Preparing for the Future
According to Nielsen, CPG retailers and manufacturers should focus on the following initiatives now to position their businesses for future success:
• Develop or buy online/digital/social marketing expertise. If you don’t have this expertise today, get it.
• Plan for diminishing returns from traditional media. Newspaper feature ads and free standing insert (paper-based) coupons dominate today, but for how long?
• Nurture your retailer/supplier relationships. Have contingency plans dealing with consolidation impact.
• Format planning. Consumers today are flexible – completely mobile – which means we need to get more flexible about how and where we sell our products. Study emerging economies to understand flexible markets. Think about future format planning for your next one to three generations of formats.
• Demand forecasting by category and consumer segment. Understand how changes in demand at the category and consumer level will provide risks or opportunities.

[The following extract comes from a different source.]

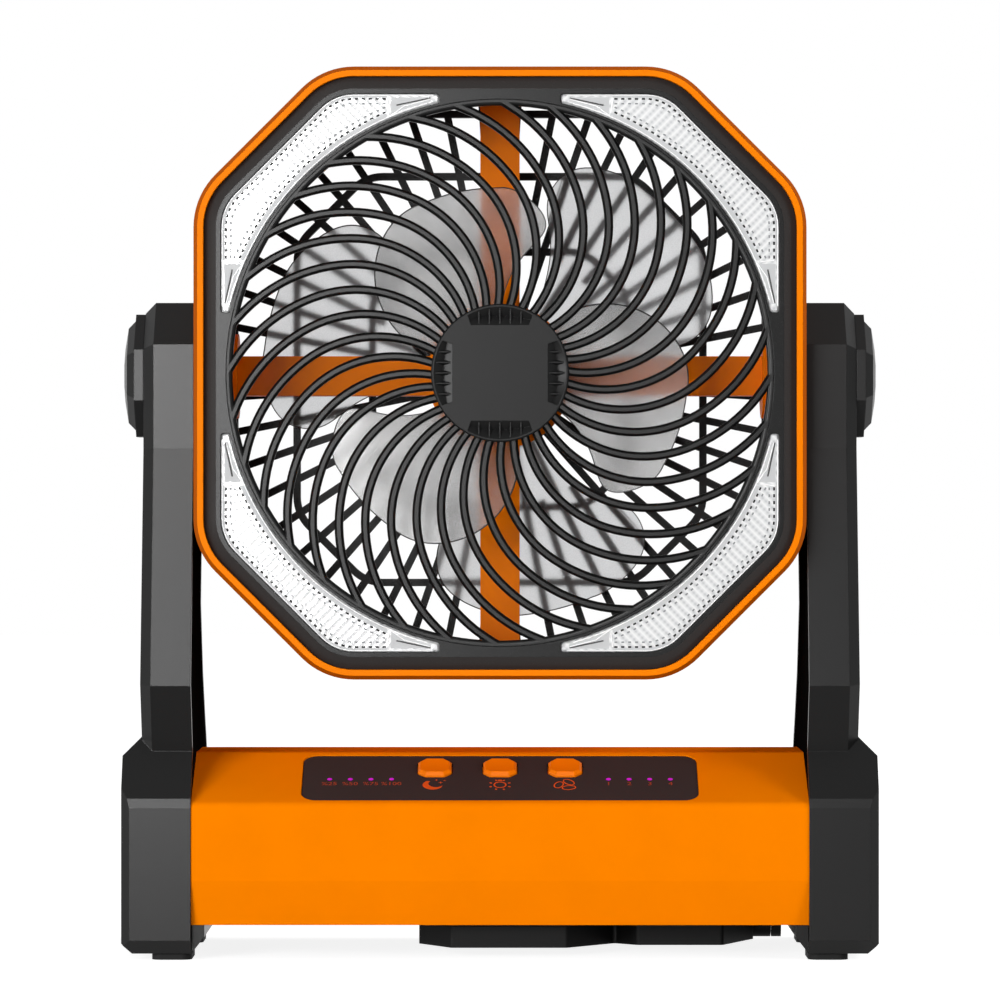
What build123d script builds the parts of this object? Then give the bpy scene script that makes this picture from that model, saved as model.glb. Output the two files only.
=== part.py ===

• Expand via regional or global opportunities. With slowing domestic population growth impacting sales growth, seek opportunities outside traditional geographies to reach more households.
• Make future management a company strength. Given the pace of change that we will experience over the next five years, future management needs to be a core competency or the chances of your stores or brands being a part of the future will be in serious jeopardy.
• Understand the new faces of opportunity. With an increasingly aging and ethnic population, you can’t afford to ignore generational and multi-cultural consumers. It is critical for CPG companies to adapt in order to gain the attention and brand/shopper loyalty of diverse generations and multi-cultural families of the future.
“Gone are the days when online marketing was led solely by the dotcoms of the world,” said Hale. “Today, many CPG companies have embraced online and social marketing and are pushing the envelope further each day. In the midst of considerable consolidation and change, the future will be owned by those companies that harness technology to the make the consumer shopping experience easy, efficient and fun.”